Why Your Fitness Tracker Might Be Sabotaging Your Health (And How to Fix It)

Why Your Fitness Tracker Might Be Sabotaging Your Health (And How to Fix It)

I used to wake up to 47 different health metrics every morning.

Heart rate variability, REM sleep percentage, steps from yesterday, calories burned during my 3 AM bathroom trip (yes, really), stress levels, recovery scores... you name it, I tracked it. I had three different devices strapped to my body at all times, and honestly? I thought I was winning at health.

Until I wasn't.

The day I realized my fitness tracker was actually making me less healthy was the day I couldn't fall asleep because I was stressed about... my sleep tracking data. The irony wasn't lost on me, but the damage was real.

The Tracker Trap We're All Falling Into

Here's what nobody talks about in those glossy fitness tracker ads: these devices can mess with your head in ways that completely backfire.

Don't get me wrong - I'm not about to go all anti-tech on you.

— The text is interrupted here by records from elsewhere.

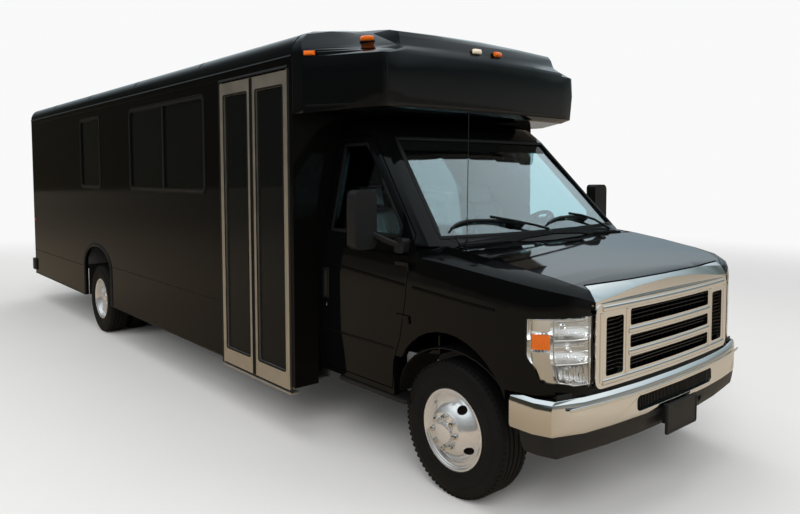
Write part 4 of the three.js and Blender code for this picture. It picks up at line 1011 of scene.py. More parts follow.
def behind(profile: Sequence[Point], thick: float) -> list[Point]:
    """The back of a thin turned sheet: its profile moved square to itself, in the other order.

    Args:
        profile: radius and offset of each place on its face, from the rim to the axle.
        thick: the sheet's thickness in mm.

    Returns:
        The places on its back, from the axle to the rim.
    """
    back = []
    for k, (radius, offset) in enumerate(profile):
        (r0, o0), (r1, o1) = profile[max(k - 1, 0)], profile[min(k + 1, len(profile) - 1)]
        size = math.hypot(r1 - r0, o1 - o0)
        back.append((max(radius - (o1 - o0) / size * thick, 0.0), offset + (r1 - r0) / size * thick))
    return back[::-1]


def placed(draft: Draft, matrix: Matrix) -> Draft:
    """A copy of a draft moved by a matrix."""
    return Draft([matrix @ v for v in draft.verts], list(draft.faces))


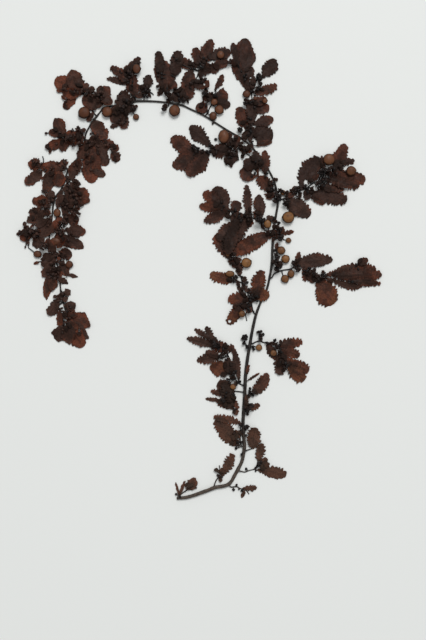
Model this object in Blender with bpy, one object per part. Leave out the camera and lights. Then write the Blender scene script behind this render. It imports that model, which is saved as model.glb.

Some people absolutely thrive with detailed health data. But after coaching hundreds of people through their wellness journeys (and experiencing my own tracker burnout), I've realized we're approaching this whole thing backwards.

We're asking "Does this tracker work?" when we should be asking "Do I work well with trackers?"

Because here's the thing - that shiny new device on your wrist doesn't know your psychology, your relationship with perfectionism, or whether you're the type of person who sees a "bad" sleep score and spirals into anxiety.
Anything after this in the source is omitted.